» **YOUR GOAL**
Report back each line of the records that contains the string "parts".

» **EXERCISE INPUT**
————————
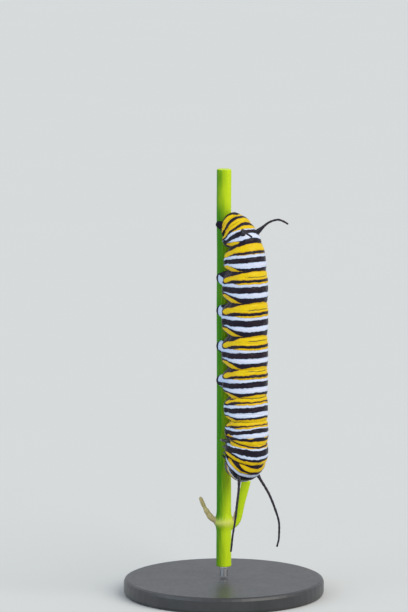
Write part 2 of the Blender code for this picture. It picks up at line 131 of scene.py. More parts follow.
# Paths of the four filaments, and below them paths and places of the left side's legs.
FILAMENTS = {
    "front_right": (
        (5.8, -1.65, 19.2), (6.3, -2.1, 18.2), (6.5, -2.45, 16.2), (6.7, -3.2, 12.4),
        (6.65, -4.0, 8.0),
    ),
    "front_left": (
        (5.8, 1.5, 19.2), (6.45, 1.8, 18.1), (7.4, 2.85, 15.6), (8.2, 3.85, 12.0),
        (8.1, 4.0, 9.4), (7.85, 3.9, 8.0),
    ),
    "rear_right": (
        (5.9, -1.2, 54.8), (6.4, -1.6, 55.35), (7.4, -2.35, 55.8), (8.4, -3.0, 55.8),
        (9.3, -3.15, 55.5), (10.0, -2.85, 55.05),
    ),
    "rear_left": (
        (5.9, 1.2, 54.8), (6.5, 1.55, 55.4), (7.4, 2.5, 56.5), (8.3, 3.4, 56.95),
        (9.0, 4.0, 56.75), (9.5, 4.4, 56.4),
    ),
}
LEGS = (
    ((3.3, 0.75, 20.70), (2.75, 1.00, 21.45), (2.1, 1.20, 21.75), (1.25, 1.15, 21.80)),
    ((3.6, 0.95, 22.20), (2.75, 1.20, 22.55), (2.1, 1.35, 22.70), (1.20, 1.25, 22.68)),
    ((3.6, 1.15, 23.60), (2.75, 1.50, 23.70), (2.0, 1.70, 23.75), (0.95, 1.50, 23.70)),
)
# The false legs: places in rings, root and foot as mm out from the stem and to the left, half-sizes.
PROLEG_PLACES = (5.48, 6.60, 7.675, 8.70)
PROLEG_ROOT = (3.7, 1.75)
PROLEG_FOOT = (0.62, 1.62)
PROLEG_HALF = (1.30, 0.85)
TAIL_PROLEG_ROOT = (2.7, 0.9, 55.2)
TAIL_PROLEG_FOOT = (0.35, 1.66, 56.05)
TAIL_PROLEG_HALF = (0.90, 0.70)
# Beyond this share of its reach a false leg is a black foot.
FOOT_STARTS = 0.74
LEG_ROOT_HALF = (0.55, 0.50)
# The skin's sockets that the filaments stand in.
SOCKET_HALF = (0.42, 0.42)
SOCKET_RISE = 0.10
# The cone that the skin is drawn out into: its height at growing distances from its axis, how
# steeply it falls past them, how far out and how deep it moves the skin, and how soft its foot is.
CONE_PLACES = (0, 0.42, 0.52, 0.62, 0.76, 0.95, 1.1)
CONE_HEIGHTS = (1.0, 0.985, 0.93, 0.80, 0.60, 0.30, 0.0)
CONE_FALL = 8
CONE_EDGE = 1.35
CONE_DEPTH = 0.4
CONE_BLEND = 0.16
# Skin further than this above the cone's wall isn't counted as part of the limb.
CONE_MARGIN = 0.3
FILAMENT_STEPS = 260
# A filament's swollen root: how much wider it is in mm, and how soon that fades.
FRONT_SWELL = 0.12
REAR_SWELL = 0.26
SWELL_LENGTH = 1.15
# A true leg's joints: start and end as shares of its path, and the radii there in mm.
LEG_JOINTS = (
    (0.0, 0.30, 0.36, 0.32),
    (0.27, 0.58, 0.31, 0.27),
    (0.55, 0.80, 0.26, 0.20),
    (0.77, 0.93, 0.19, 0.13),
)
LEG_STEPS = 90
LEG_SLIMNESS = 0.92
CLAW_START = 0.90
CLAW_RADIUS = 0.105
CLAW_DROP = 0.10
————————
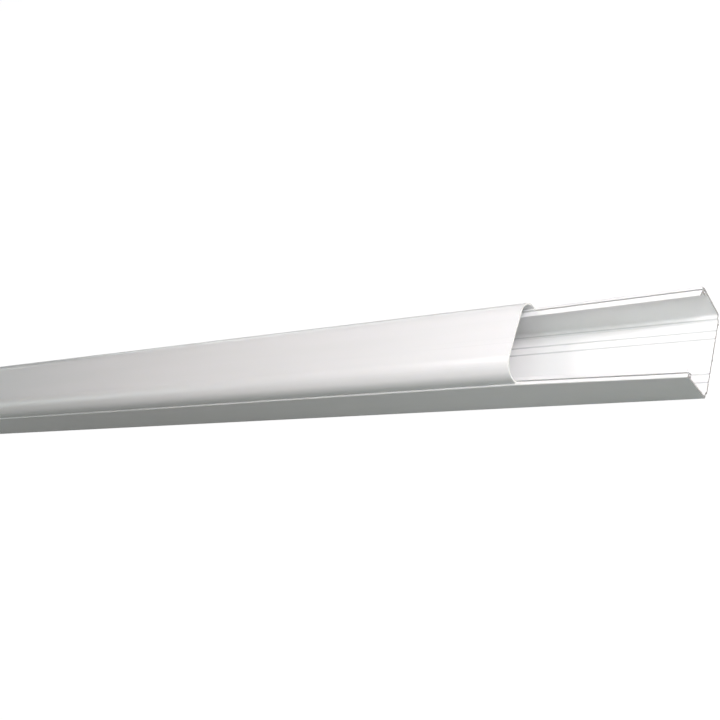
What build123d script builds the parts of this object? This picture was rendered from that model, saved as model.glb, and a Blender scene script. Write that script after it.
————————
» **RESULT OF THE EXERCISE**
Write part 2 of the Blender code for this picture. It picks up at line 131 of scene.py. More parts follow.
What build123d script builds the parts of this object? This picture was rendered from that model, saved as model.glb, and a Blender scene script. Write that script after it.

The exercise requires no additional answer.